What was mostly on my mind (but I didn't mention it) is that for
something to be commercially viable there should be some kind of
pricing strategy (NB in our current economic view of the world) where a
better paying user gets a vip interface and poor people get the
standard treatment.

Since one has to have the optimal result anyway in order to sell it to
the best payers it would be impractical to recompute less accurate
values. Why not just add a random part to make it less valuable for the
unpaying user? I'm thinking about things like specifiying a real value
interval where the user can extract data from (this is also a data
compression method, see arithmetic coding for more info).

<snip>

> Which perhaps gets towards Antoon's point (or my projection thereof ;-) -- i.e.,
> that the anwers provided in an experimental probe of an algorithm are "signal"
> for what you want to detect, and randomization may put noise in the signal to
> defeat detection (even though enough noise might make the algorithm output unsaleable ;-)
>

Yeah, sometimes people measure temperature fluctuactions in the CPU in
order to get clues about how an algorithm works :-) But in fact my mind
works more like some intuitive device that suggests that maybe some
point is safe enough to post or not, without always thinking through
all the details.

> >
> >a. a webservice which, for some amount X of money, gives an excellent
> >heuristic estimate of a good cutting-path for a woodcutting tool (for a
> >set of shapes to be cut out of standard-sized planks of wood by a
> >numerically driven cutter): this is a case where ESR, acting as a
> >consultant, advised his clients (who had developed a heuristic for this
> >task which saved a lot of wood compared to their competitors') to keep
> >their code closed-source, and it makes a good use case for the "hide
> >essential secret parts" in general;
> >

If the heuristic always gives the same answer to the same problem it
would be easier to predict the results. Oh no, now some mathematician
surely will prove me wrong :-)

> >b. a (hypothetical) website that, given time-space coordinates (and some
> >amount Y of money), produces and returns weather predictions that are
> >better than those you can get from its competitors.
> >
> >It appears to me that any application of this kind could work well
> >without at all "making random alterations" to whatever.  Point is, if
> >you develop a better algorithm (or, more likely, heuristic) for good
> >solutions to such problems, or predictions of just about anything which
> >might have economic value to somebody, using a webservice to hide the
> >essential secret parts of your discovery is an option, and it might be a
> >preferable alternative to relying on patents (since software patents may
> >not be enforceable everywhere in the world, and even where they're
> >nominally enforceable it could prove problematic and costly to actually
> >deter all would-be competitors from undercutting you).  I do not see
> >anything in your post that contradicts this, except the bare unsupported
> >assertion that a webservice "can only work well if one makes random
> >alterations".
> Yes, IMO that was an overgeneralization of an idea that may however have
> some actual narrow applicability.

Ok.
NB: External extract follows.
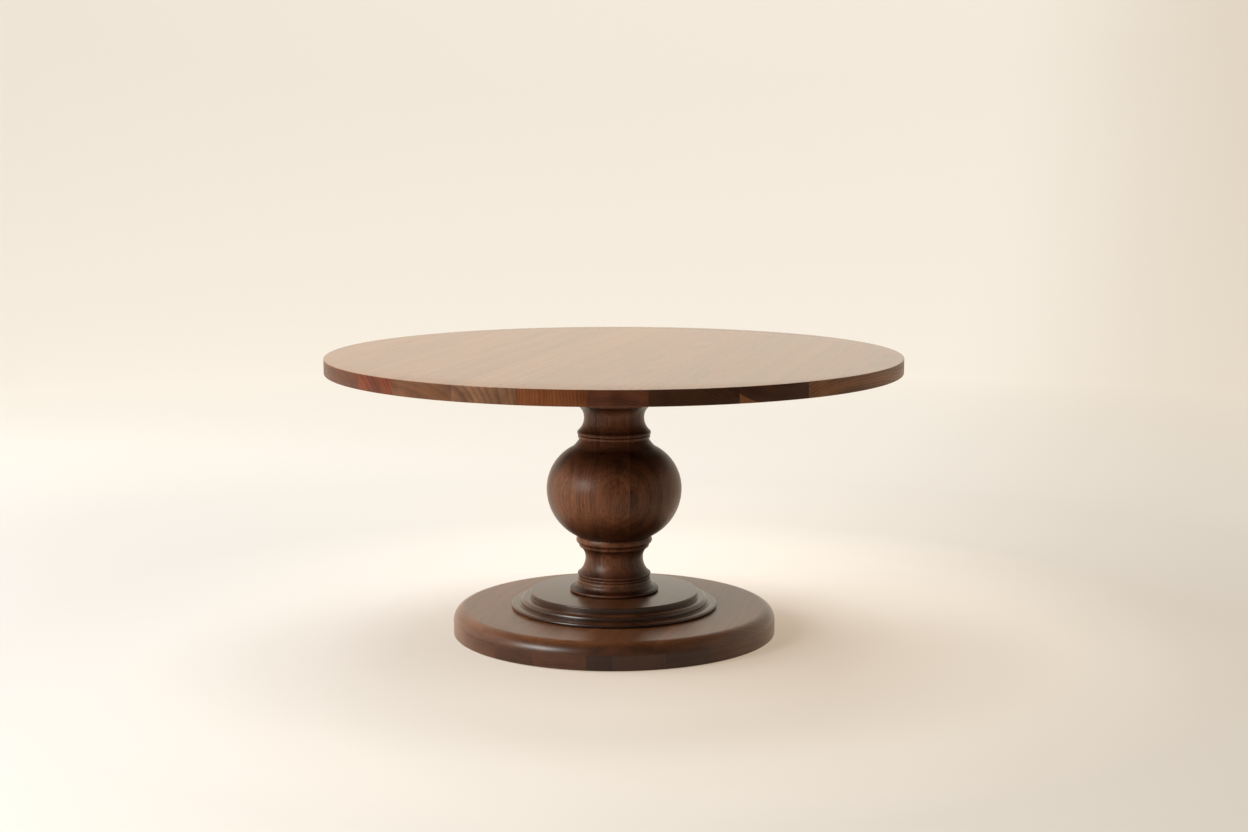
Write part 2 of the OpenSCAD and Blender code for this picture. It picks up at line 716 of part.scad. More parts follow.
module lower_collar() {
    ring_z = 11;
    fattest = [member_r + 3.7, ring_z + 0.41 * (lower_collar_h - ring_z)];
    color(column_color) translate([0, 0, lower_collar_z]) turned(concat(
        [[member_r - 11, glue_gap]],
        reversed(swell([member_r - 4, 8], [member_r - 10, 1])),
        [[member_r - 5, 8], [member_r - 5, ring_z]],
        reversed(swell(fattest, [member_r - 1, ring_z])),
        swell(fattest, [member_r, lower_collar_h])), lower_collar_h, true, tenon_l);
}

module lower_neck() {
    lip_z = 19;
    waist = [neck_waist_d / 2, lower_neck_h - 26];
    color(column_color) translate([0, 0, lower_neck_z]) turned(concat(
        [[member_r - 5.5, glue_gap], [member_r - 5.5, 2], [member_r - 4, 2], [member_r - 3, lip_z]],
        bead(member_r - 3, lip_z, lip_z + 8, 3.2),
        reversed(swell(waist, [member_r - 4.4, lip_z + 8])),
        swell(waist, [member_r - 11.2, lower_neck_h])), lower_neck_h, true, tenon_l);
}

module foot_ring() {
    foot_r = foot_ring_d / 2;
    nose_h = 10;
    color(column_color) translate([0, 0, foot_ring_z]) turned(concat(
        [[foot_r - nose_h / 2, glue_gap]],
        bead(foot_r - nose_h / 2, glue_gap, nose_h, nose_h / 2),
        reversed(swell([member_r - 2, foot_ring_h], [foot_r - nose_h / 2 - 2, nose_h]))),
        foot_ring_h, false, tenon_l);
}

// ---- Steps ----

module step_disc() {
    ease = 3;
    step_r = high_step_d / 2;
    color(plinth_color) translate([0, 0, high_step_z]) turned(concat(
        [[step_r + 1.4, glue_gap], [step_r + 1.4, 2], [step_r, 2]],
        rounded_edge(step_r, high_step_h, ease)), high_step_h, false, 0);
}

module step_base() {
    roll_h = 10;
    fillet_h = 3;
    roll_r = low_step_d / 2 - roll_h / 2;
    tier_z = roll_h + fillet_h;
    tier = [mid_step_d / 2, tier_z + 2];
    color(plinth_color) translate([0, 0, low_step_z]) difference() {
        turned(concat(
            [[roll_r, glue_gap]], bead(roll_r, glue_gap, roll_h, roll_h / 2),
            [[mid_step_d / 2 + 5, roll_h], [mid_step_d / 2 + 5, tier_z], [tier[0], tier_z]],
            swell(tier, [tier[0] - 11, low_step_h])), low_step_h, false, 0);
        at_platform_screws() translate([0, 0, -cut])
            cylinder(h = platform_tip - low_step_z + cut + 0.5, r = platform_screw_d / 2 + fit_gap);
    }
}

// ---- Plinth ----

module plinth_blank() {
    r = plinth_d / 2;
    arris = 2;
    rotate_extrude($fn = wide_fn) polygon(concat(
        [[0, glide_t], [r - arris, glide_t], [r, glide_t + arris]],
        rounded_edge(r, plinth_h, plinth_round), [[0, plinth_h]]));
}

module plinth_piece(x0, x1, z0, z1) {
    difference() {
        intersection() {
            plinth_blank();
            slab(x0 + glue_gap / 2, x1 - glue_gap / 2, z0, z1, plinth_d / 2);
        }
        cylinder(h = plinth_h + cut, r = rod_hole_r);
        translate([0, 0, -cut]) cylinder(h = rod_foot_z + cut, r = recess_r);
        at_platform_screws() {
            cylinder(h = plinth_h + cut, r = platform_screw_d / 2 + fit_gap);
            cylinder(h = platform_seat, r = platform_head_r + 1);
        }
    }
}

module plinth_board(i) {
    color(plinth_color)
        plinth_piece(upper_seams[i], upper_seams[i + 1], plinth_split + glue_gap, plinth_h + cut);
}

module plinth_stave(i) {
    color(stave_color) plinth_piece(lower_seams[i], lower_seams[i + 1], 0, plinth_split);
}

module glides() {
    color("#2c2a28") for (i = [0:glide_count - 1]) rotate([0, 0, i * 360 / glide_count])
        translate([glide_ring_r, 0, 0]) cylinder(h = glide_t - fit_gap, r = glide_d / 2);
}

module platform_screws() {
    head_z = platform_seat - fit_gap;
    color(steel_color) at_platform_screws() rotate_extrude() polygon([
        [0, head_z - platform_head_h], [platform_head_r - 1, head_z - platform_head_h],
        [platform_head_r, head_z - platform_head_h + 1], [platform_head_r, head_z],
        [platform_screw_d / 2, head_z], [platform_screw_d / 2, platform_tip - 4], [0, platform_tip]]);
}

// ---- Tie rod ----

module tie_rod() {
    z0 = rod_foot_z - rod_washer_t - nut_h - rod_lip;
    z1 = rod_head_z + rod_washer_t + nut_h + rod_lip;
    color(steel_color) rotate_extrude() polygon([
        [0, z0], [rod_r - 1.5, z0], [rod_r, z0 + 1.5], [rod_r, z1 - 1.5], [rod_r - 1.5, z1], [0, z1]]);
}

module rod_nut(z) {
    translate([0, 0, z]) difference() {
        cylinder(h = nut_h - 2 * fit_gap, r = rod_d * 0.87, $fn = 6);
        translate([0, 0, -cut]) cylinder(h = nut_h + 2 * cut, r = rod_r + fit_gap);
    }
}

module rod_washer(z) {
    translate([0, 0, z]) difference() {
        cylinder(h = rod_washer_t - fit_gap, r = rod_washer_r);
        translate([0, 0, -cut]) cylinder(h = rod_washer_t + 2 * cut, r = rod_r + 0.5);
    }
}

module tie_rod_nuts() {
    color(steel_color) {
        rod_washer(rod_foot_z - rod_washer_t);
        rod_nut(rod_foot_z - rod_washer_t - nut_h);
        rod_washer(rod_head_z + fit_gap);
        rod_nut(rod_head_z + rod_washer_t + fit_gap);
    }
}

for (i = [1:BOARDS]) top_board(i - 1);
top_splines();
batten(-1);  // batten_front
batten(1);  // batten_back
batten_screws();
batten_washers();
pivot_bush(-1);  // pivot_bush_front
pivot_bush(1);  // pivot_bush_back
catch_plate();
catch_case();
catch_screws();
catch_spring();
catch_bolt();
catch_knob();
head_block();
strike_plate();
strike_screws();
pivot_bolt(-1);  // pivot_bolt_front
pivot_bolt(1);  // pivot_bolt_back
pivot_washers();
pivot_inserts();
rest_pads();
stop_pads();
block_screws();
column_cap();
capital();
upper_collar();
bulb();
lower_collar();
lower_neck();
foot_ring();
step_disc();
step_base();
for (i = [1:UPPERS]) plinth_board(i - 1);
for (i = [1:LOWERS]) plinth_stave(i - 1);
platform_screws();
tie_rod();
tie_rod_nuts();
glides();
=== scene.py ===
"""Looks of a round tilt top pedestal table: a walnut plank top, a turned column and a rounded plinth."""
import json
import math

import bmesh
import bpy
import numpy as np
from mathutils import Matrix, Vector


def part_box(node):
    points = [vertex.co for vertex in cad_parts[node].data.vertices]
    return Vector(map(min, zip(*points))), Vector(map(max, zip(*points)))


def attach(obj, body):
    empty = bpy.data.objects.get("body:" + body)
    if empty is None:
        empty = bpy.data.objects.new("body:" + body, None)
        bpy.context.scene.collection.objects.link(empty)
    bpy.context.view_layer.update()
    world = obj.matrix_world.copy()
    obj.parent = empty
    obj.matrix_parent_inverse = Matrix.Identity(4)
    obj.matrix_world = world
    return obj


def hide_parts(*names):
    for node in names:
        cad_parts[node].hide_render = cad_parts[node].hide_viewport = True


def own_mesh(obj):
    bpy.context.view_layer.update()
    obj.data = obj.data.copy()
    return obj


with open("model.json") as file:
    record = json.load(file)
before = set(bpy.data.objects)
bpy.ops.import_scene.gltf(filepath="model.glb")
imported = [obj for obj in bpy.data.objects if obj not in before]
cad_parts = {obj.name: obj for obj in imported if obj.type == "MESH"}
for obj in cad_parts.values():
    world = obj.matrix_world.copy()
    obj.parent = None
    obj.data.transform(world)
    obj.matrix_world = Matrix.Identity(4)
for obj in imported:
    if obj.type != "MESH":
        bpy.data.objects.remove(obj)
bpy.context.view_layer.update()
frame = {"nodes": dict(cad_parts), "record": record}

MM = 0.001
SAME_POINT = 1e-6                       # points nearer than this are merged
NO_LENGTH = 1e-7                        # edges shorter than this are dissolved


# ---------------------------------------------------------------- meshes

def make_mesh(name, grid, loops_closed, caps, crease=30.0):
    """Mesh over a grid of points: each row of the array is a ring, joined to the next ring by quads.
    loops_closed joins a ring's last point to its first; caps closes both end rings with one face each."""
    rings, count = grid.shape[:2]
    steps = count if loops_closed else count - 1
    row, col = np.meshgrid(np.arange(rings - 1), np.arange(steps), indexing="ij")
    after = (col + 1) % count
    quads = np.stack([row * count + col, (row + 1) * count + col,
                      (row + 1) * count + after, row * count + after], axis=-1).reshape(-1, 4)
    faces = quads.tolist()
    if caps:
        faces.append(list(range(count)))
        faces.append([(rings - 1) * count + k for k in range(count - 1, -1, -1)])
    mesh = bpy.data.meshes.new(name)
    mesh.from_pydata(grid.reshape(-1, 3).tolist(), [], faces)
    return finish_mesh(name, mesh, crease)


def finish_mesh(name, mesh, crease):
    """Merges doubled points, points the faces outwards and shades curves smooth up to the crease angle."""
    work = bmesh.new()
    work.from_mesh(mesh)
    bmesh.ops.remove_doubles(work, verts=work.verts, dist=SAME_POINT)
    bmesh.ops.dissolve_degenerate(work, edges=work.edges, dist=NO_LENGTH)
    bmesh.ops.recalc_face_normals(work, faces=work.faces)
    work.to_mesh(mesh)
    work.free()
    mesh.shade_smooth()
    mesh.set_sharp_from_angle(angle=math.radians(crease))
    piece = bpy.data.objects.new(name, mesh)
    bpy.context.scene.collection.objects.link(piece)
    return piece


def arc(center, radius, start, end, steps):
    """Points of a circle about center, from the start angle to the end angle, in degrees."""
    turn = np.radians(np.linspace(start, end, steps + 1))
    return np.stack([center[0] + radius * np.cos(turn), center[1] + radius * np.sin(turn)], axis=1)


def swell(upright, end, steps=24):
    """Arc that leaves the point "upright" vertically and reaches "end": radius (dr^2 + dz^2) / 2 dr."""
    dr, dz = upright[0] - end[0], end[1] - upright[1]
    radius = (dr * dr + dz * dz) / (2 * abs(dr))
    turn = 2 * math.atan2(abs(dr), abs(dz)) * np.linspace(0, 1, steps + 1)
    return np.stack([upright[0] - np.sign(dr) * radius * (1 - np.cos(turn)),
                     upright[1] + np.sign(dz) * radius * np.sin(turn)], axis=1)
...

Although it's a bit tricky to prove this by using an example where
the randomness is already in the problem from the start. If one groups
very chaotic processes in the same category as random processes of
course.

> >> But the more one messes with the ideal output the more often the user
> >> will rather click another link. (or launch another satellite)
> >
> >Of course.  If my "better weather predictor" is in fact based not on
> >inventing some new algorithm/heuristic, but on having better or more
> >abundant raw data due to my private network of satellites or other
> >observation platforms, this doesn't change the economic situation by all
> >that much (except that patenting may not even be an option in the latter
> >case, if there's no patentable innovation in that private network); a
> >competitor *could* reach or surpass my predictions' quality by investing
> >enough to re-develop the heuristic or duplicate the sensors-network.
> >So, my pricing should probably take that risk into account.
> >
> >Deliberately giving predictions worse than I could have given, in this
> >context, seems a deliberate self-sabotage without any return.
> >

Not always, for example with a gradient in user status according to how
much they pay. Note that I don't agree at all with such practice, but
I'm trying to explain how money is made now instead of thinking about
how it should be made.

> >> what's the current exchange rate for clicks and dollars?
> >
> >As far as I know, it varies wildly depending on the context, but I
> >suspect you can find ranges of estimates on the web.
> >
> The growth of virtual worlds with virtual money and virtual/"real"
> currency exchange is interesting. People are actually making real
> money investing in and developing virtual real estate and selling
> virtual currency profits for real-world money ;-)
>

Yes. Someday our past will be just a variation from the ideal
development that was retroactively fitted to the state the future is
in.

 Nice to be speaking to you both.

Anton